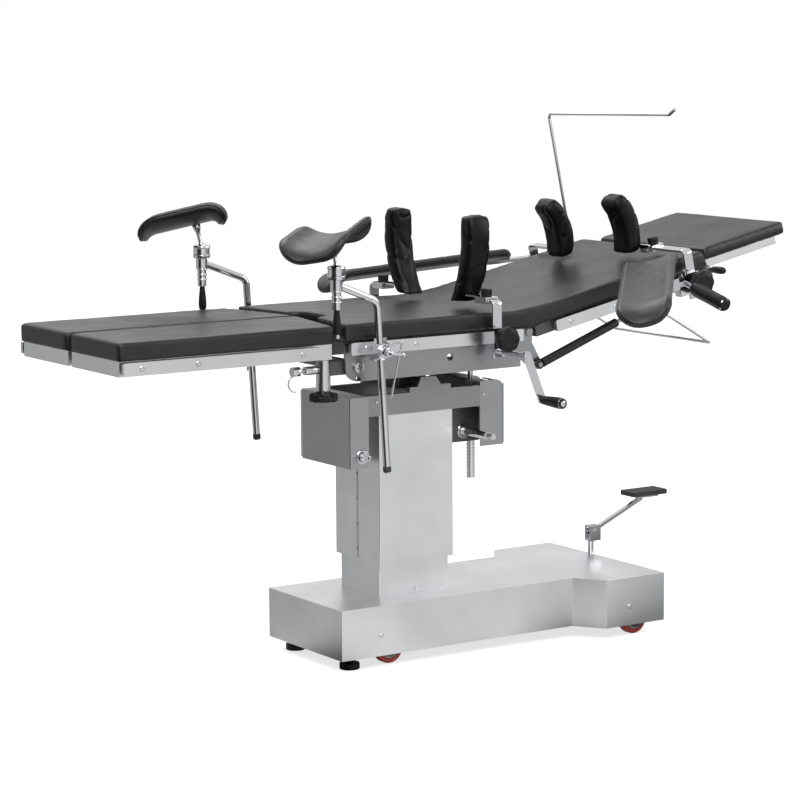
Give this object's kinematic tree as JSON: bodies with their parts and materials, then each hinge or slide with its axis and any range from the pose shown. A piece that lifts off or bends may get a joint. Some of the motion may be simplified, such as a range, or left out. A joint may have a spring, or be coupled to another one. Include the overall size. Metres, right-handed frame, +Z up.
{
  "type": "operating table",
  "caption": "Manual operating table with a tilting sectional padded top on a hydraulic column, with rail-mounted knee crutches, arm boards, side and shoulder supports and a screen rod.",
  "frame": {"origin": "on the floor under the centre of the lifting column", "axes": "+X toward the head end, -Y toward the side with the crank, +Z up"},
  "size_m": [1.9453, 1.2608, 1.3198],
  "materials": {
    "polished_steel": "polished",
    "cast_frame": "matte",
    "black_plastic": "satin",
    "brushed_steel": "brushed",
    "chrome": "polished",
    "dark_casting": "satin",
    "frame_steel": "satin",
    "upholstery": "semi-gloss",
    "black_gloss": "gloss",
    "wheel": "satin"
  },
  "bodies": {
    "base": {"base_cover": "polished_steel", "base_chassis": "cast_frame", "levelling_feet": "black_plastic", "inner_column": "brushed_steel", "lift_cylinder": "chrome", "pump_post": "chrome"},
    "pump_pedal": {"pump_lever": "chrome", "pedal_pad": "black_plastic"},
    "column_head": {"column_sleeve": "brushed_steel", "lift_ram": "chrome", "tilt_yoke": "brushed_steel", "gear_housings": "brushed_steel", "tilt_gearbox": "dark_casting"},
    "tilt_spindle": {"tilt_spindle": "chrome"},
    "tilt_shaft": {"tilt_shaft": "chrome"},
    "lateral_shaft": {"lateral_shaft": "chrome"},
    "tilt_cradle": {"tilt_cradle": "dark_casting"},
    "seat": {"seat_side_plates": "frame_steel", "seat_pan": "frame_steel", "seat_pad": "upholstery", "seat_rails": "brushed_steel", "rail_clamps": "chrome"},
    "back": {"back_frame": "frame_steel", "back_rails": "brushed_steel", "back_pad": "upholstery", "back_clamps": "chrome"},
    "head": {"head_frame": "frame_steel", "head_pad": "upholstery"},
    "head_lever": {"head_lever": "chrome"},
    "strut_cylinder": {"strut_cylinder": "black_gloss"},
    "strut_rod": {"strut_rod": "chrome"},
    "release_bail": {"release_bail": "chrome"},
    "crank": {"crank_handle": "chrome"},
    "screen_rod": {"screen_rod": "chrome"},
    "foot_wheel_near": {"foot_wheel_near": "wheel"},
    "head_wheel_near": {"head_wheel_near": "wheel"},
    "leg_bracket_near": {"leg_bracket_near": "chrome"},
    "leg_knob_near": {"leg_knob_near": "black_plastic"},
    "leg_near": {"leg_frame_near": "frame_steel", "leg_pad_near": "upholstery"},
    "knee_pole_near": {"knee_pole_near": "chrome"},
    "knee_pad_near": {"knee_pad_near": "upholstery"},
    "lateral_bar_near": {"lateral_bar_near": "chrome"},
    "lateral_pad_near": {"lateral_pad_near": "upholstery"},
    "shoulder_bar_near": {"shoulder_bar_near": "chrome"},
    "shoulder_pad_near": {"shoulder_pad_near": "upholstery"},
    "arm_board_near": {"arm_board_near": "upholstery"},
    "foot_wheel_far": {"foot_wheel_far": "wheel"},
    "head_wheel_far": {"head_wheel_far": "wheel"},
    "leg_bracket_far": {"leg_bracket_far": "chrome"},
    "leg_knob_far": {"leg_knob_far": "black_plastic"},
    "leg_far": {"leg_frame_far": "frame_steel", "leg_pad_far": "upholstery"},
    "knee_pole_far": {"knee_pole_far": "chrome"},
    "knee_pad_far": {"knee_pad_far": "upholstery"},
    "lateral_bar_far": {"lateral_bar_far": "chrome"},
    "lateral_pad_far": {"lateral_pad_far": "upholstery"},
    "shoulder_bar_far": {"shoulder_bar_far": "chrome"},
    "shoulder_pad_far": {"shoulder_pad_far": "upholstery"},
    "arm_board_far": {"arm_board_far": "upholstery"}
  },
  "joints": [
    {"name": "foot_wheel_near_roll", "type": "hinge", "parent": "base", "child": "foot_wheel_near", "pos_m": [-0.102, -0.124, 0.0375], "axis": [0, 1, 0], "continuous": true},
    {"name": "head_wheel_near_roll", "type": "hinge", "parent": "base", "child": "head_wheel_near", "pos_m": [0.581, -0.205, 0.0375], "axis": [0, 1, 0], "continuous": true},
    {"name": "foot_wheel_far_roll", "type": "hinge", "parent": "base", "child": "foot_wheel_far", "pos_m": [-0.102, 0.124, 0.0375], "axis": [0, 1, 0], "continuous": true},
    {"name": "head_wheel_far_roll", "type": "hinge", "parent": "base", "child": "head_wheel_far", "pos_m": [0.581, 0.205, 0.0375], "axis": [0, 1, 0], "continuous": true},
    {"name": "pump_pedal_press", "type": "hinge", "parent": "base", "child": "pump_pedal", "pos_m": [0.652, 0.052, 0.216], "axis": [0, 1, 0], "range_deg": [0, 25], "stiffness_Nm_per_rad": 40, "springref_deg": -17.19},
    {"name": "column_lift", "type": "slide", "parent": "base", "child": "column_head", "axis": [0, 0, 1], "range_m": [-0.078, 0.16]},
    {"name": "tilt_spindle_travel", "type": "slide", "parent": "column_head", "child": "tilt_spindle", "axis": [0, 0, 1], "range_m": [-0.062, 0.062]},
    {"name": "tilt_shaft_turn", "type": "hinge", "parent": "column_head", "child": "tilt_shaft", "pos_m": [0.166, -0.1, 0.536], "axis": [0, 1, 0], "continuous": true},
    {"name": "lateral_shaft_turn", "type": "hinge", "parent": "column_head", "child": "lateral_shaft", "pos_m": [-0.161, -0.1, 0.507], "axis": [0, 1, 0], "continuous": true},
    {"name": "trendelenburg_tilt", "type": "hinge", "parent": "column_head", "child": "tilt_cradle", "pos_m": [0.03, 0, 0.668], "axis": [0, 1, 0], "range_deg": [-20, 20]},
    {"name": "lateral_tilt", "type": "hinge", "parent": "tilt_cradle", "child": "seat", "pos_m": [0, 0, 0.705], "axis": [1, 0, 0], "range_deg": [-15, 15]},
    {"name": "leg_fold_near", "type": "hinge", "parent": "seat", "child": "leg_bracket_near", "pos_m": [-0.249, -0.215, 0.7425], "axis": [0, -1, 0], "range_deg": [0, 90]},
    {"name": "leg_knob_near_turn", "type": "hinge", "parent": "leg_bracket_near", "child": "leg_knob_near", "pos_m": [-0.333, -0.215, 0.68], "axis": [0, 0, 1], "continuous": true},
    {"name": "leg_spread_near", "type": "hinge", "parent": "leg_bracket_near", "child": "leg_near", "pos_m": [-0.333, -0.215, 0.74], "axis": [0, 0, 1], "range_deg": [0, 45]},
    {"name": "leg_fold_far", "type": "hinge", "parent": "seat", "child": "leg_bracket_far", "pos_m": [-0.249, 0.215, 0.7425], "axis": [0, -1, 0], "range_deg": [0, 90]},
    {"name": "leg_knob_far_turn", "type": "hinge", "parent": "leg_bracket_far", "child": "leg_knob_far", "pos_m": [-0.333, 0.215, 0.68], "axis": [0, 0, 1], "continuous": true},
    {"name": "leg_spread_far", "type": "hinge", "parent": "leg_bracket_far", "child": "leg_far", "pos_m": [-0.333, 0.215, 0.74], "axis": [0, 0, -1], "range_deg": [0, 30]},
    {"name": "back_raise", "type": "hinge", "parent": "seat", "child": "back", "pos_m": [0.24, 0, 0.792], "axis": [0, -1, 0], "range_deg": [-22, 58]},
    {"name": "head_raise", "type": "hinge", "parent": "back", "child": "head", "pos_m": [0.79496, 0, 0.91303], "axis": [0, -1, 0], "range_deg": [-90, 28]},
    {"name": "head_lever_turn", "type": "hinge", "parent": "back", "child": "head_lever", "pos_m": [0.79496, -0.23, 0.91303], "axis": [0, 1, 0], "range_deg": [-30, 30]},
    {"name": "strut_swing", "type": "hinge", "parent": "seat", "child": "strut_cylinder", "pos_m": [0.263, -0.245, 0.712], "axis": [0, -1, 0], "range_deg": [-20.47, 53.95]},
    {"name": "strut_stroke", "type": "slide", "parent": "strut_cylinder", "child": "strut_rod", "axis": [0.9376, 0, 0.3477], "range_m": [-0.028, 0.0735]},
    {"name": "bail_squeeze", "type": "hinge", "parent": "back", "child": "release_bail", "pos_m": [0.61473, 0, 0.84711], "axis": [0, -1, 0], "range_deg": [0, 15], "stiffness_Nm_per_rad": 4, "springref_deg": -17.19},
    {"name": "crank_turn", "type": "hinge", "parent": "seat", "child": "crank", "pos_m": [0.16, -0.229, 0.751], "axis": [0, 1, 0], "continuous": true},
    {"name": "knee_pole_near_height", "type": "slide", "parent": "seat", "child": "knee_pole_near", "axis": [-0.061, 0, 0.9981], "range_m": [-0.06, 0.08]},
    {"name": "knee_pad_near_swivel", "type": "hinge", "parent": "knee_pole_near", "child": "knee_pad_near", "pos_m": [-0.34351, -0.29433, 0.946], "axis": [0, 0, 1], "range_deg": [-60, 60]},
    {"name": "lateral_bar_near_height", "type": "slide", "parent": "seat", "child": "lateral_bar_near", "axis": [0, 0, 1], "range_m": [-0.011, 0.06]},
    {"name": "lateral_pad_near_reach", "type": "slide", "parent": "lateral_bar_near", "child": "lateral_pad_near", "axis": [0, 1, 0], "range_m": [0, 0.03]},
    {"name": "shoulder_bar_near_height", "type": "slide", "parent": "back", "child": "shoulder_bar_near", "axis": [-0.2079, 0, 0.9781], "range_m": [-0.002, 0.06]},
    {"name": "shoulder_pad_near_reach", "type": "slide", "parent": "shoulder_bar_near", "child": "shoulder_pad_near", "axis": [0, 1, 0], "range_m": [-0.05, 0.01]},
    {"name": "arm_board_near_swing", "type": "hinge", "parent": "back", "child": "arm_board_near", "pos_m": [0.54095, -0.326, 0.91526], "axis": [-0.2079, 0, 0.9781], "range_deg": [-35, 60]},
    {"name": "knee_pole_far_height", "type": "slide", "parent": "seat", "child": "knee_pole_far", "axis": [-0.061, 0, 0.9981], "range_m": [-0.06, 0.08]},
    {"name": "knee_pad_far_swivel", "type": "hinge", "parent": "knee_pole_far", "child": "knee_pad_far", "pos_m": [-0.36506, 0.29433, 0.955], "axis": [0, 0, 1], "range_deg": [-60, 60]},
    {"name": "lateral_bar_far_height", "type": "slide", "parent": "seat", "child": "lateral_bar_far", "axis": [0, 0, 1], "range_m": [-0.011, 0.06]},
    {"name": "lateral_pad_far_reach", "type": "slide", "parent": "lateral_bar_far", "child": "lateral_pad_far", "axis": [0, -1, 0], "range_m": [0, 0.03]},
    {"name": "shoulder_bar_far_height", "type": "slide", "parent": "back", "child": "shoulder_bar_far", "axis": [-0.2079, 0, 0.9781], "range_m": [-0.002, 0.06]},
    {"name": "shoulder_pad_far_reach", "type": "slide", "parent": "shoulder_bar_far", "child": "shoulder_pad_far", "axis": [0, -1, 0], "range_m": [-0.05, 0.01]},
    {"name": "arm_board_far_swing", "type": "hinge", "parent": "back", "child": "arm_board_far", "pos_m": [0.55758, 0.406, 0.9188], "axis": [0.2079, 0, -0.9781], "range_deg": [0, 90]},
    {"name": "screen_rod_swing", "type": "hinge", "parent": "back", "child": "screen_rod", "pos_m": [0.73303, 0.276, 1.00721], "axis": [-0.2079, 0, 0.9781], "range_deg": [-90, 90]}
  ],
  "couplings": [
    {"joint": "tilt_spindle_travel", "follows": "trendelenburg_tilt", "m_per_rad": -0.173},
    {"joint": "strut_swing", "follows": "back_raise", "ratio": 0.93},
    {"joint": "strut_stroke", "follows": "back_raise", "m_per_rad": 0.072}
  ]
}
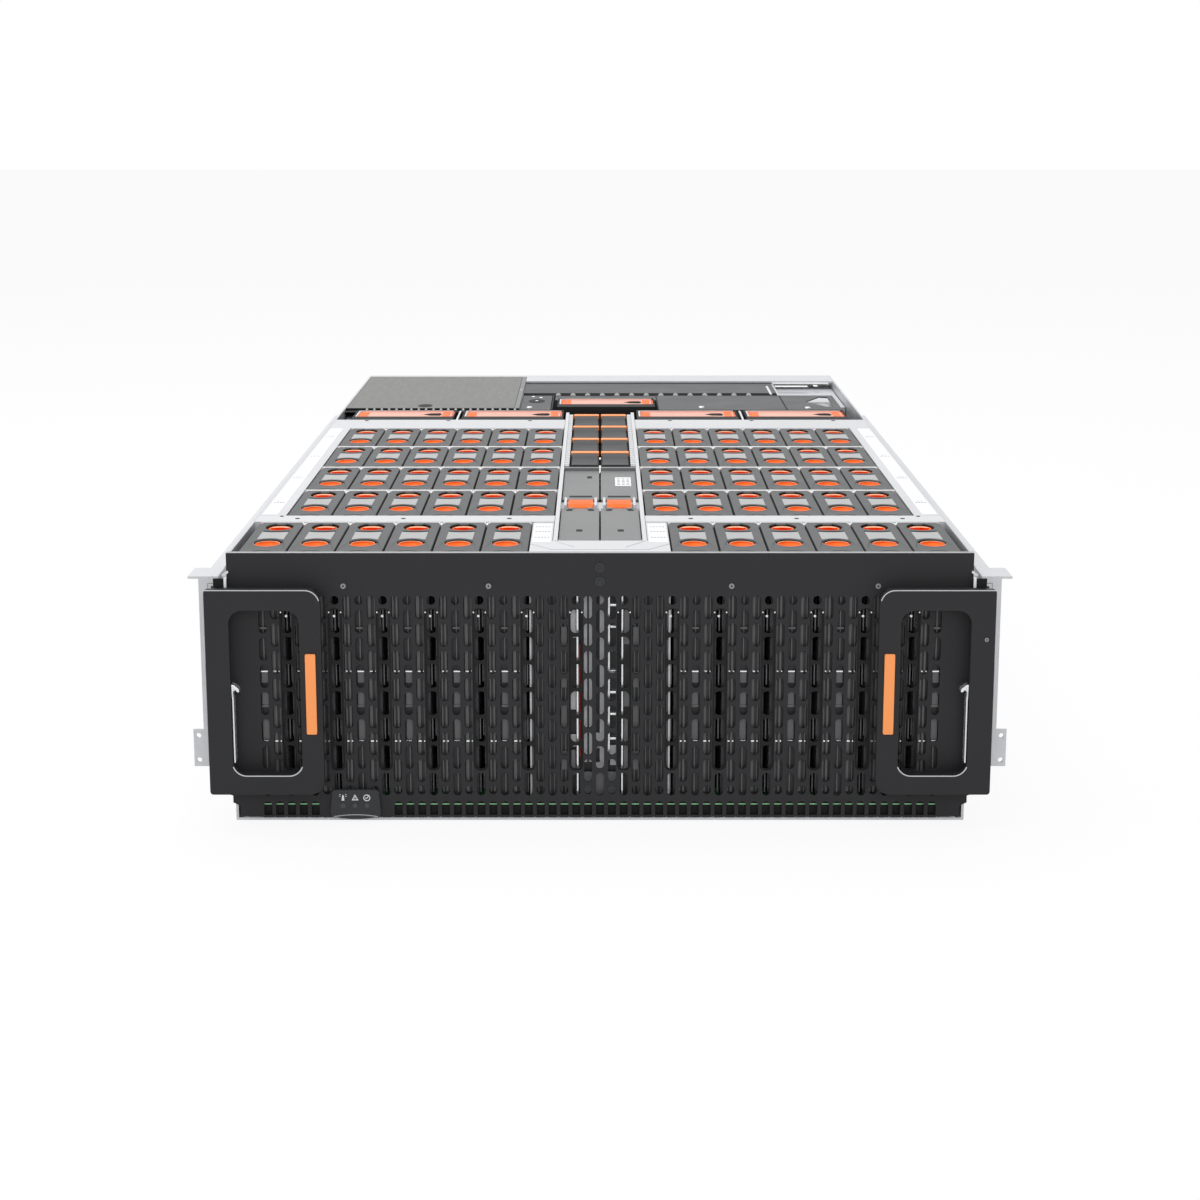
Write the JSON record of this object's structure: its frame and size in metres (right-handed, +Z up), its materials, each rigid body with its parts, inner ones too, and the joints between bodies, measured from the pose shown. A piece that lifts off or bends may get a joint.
● ● ● ● ● ● ●
» WRITTEN EXERCISE
Tally how many lines of the data include the word "joints". Write the number and nothing else.

» FINISHED EXERCISE
2